What the exercise asks
Write out all the data again, exactly as it stands.

Collected data
--------------------
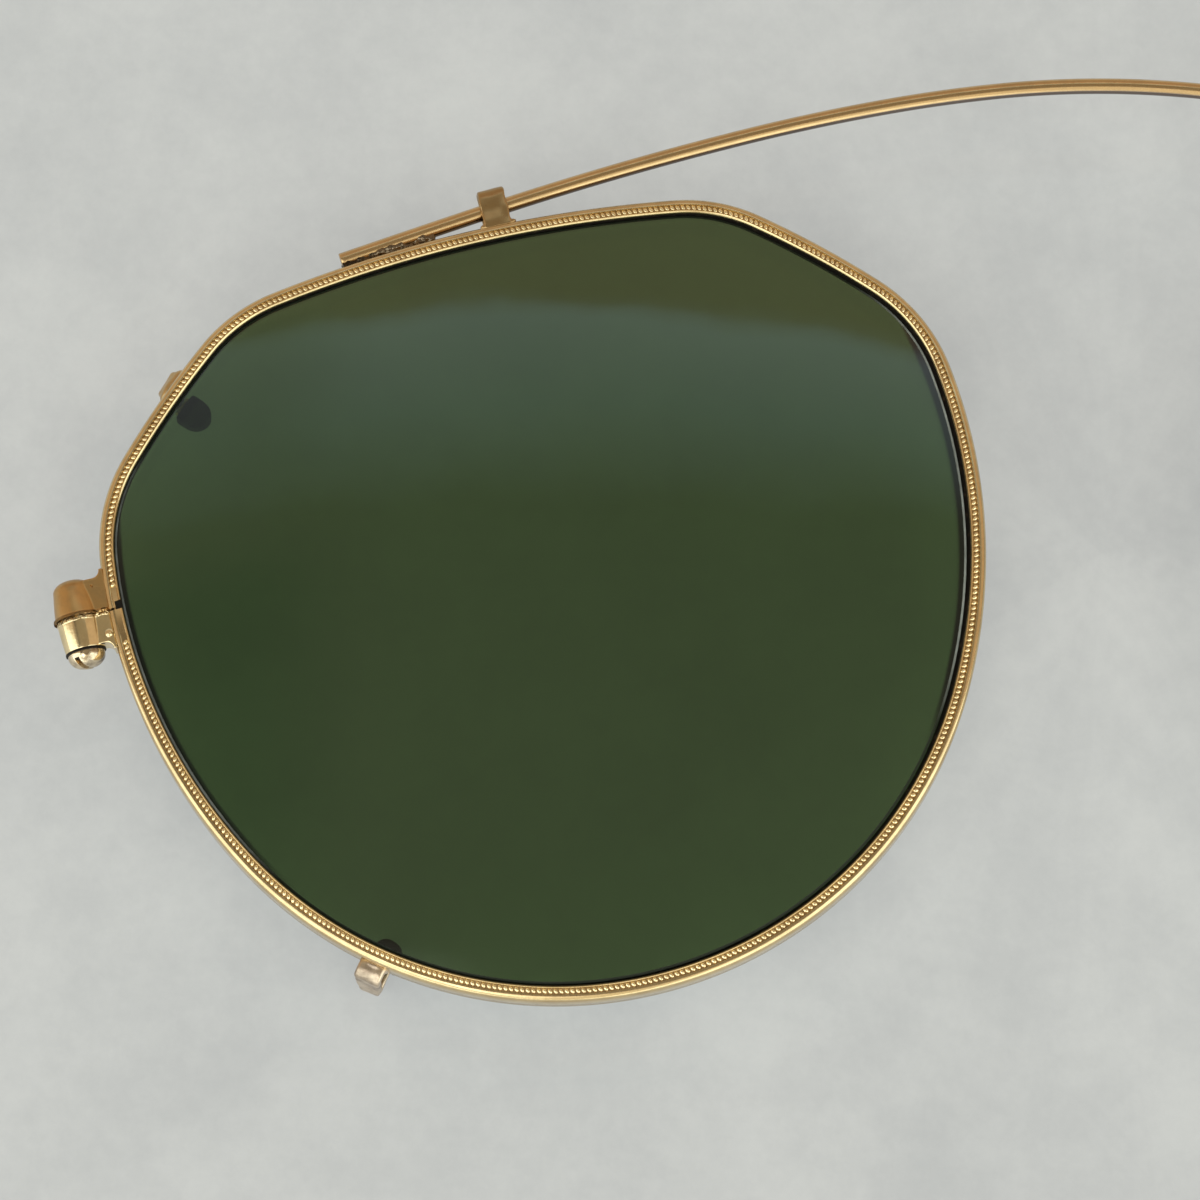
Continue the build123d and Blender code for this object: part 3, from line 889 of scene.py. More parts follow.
@dataclass
class Lens:
    """The domed glass with its bevelled edge and the tongue that sits in the rim's groove.

    Its front sits a little off centre in the opening, by drift in millimetres.
    """

    shape: LensShape
    recess: float = 0.35
    thickness: float = 1.4
    clearance: float = 0.03
    bevel: float = 0.17
    tongue: float = 0.27
    tongue_front: float = 0.73
    tongue_back: float = 1.32
    drift: tuple[float, float] = (-0.1, 0.02)
    rings: tuple[float, ...] = (0.992, 0.984, 0.972, 0.95, 0.89, 0.81, 0.71, 0.59, 0.45, 0.3, 0.15, 0.0)
    # The border sizes place the black painted shade of the rim's groove on the glass, strongest at the two
    # sides.
    border_shift: float = 0.12
    border_reach: float = 0.62
    border_fade: float = 0.18
    border_side: tuple[float, float] = (0.72, 0.2)
    # Where the ground strip's painted highlight at the two sides starts, and over what span.
    sheen_side: tuple[float, float] = (0.84, 0.1)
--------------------
Correct answer
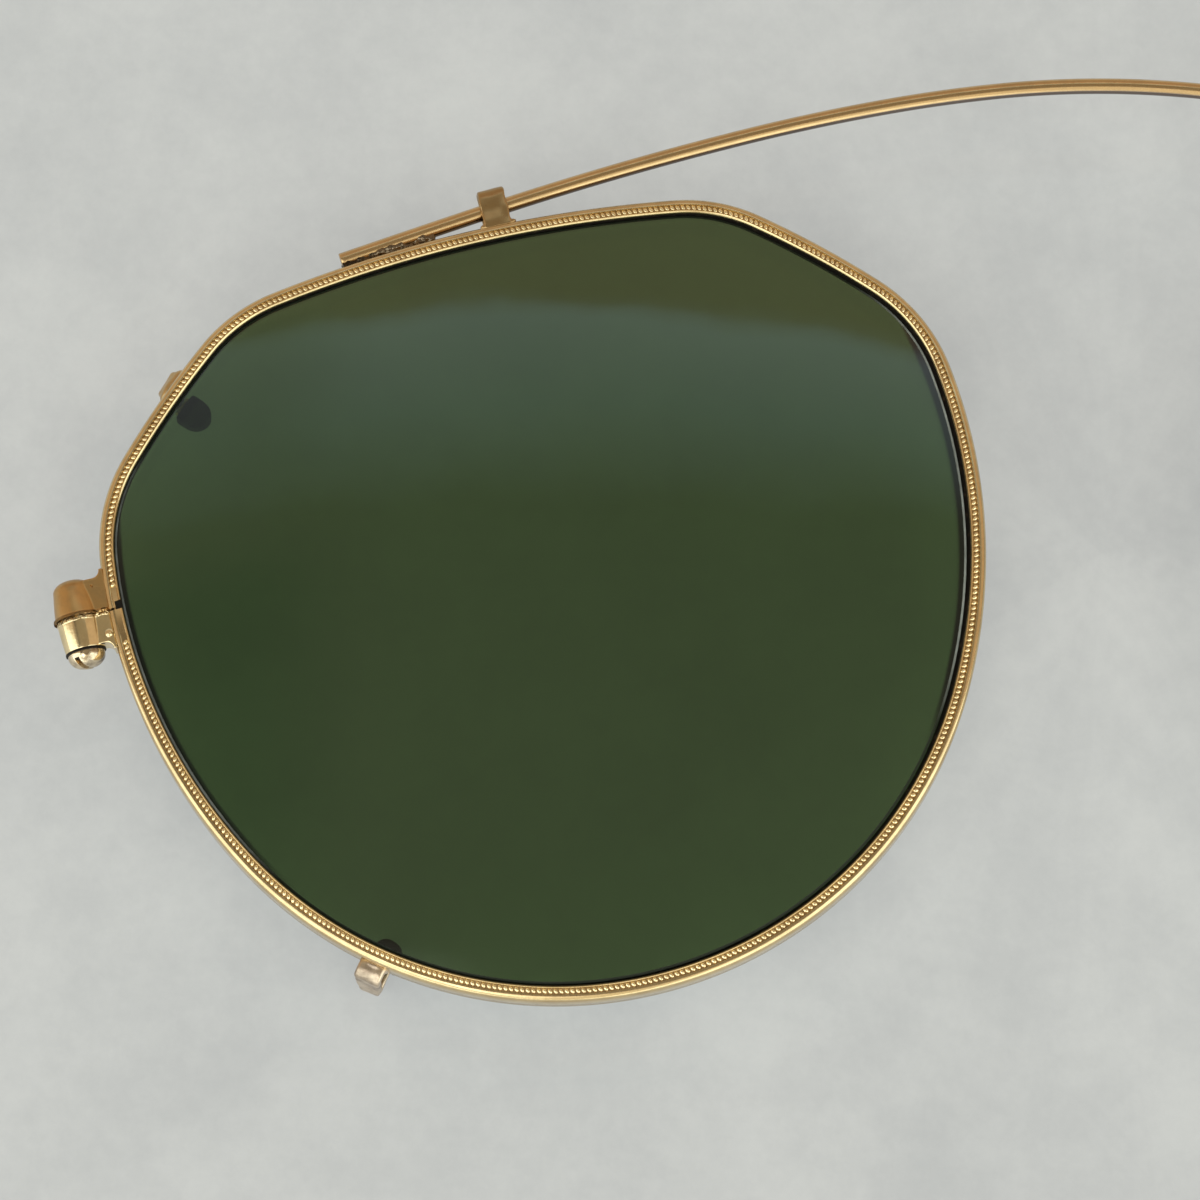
Continue the build123d and Blender code for this object: part 3, from line 889 of scene.py. More parts follow.
@dataclass
class Lens:
    """The domed glass with its bevelled edge and the tongue that sits in the rim's groove.

    Its front sits a little off centre in the opening, by drift in millimetres.
    """

    shape: LensShape
    recess: float = 0.35
    thickness: float = 1.4
    clearance: float = 0.03
    bevel: float = 0.17
    tongue: float = 0.27
    tongue_front: float = 0.73
    tongue_back: float = 1.32
    drift: tuple[float, float] = (-0.1, 0.02)
    rings: tuple[float, ...] = (0.992, 0.984, 0.972, 0.95, 0.89, 0.81, 0.71, 0.59, 0.45, 0.3, 0.15, 0.0)
    # The border sizes place the black painted shade of the rim's groove on the glass, strongest at the two
    # sides.
    border_shift: float = 0.12
    border_reach: float = 0.62
    border_fade: float = 0.18
    border_side: tuple[float, float] = (0.72, 0.2)
    # Where the ground strip's painted highlight at the two sides starts, and over what span.
    sheen_side: tuple[float, float] = (0.84, 0.1)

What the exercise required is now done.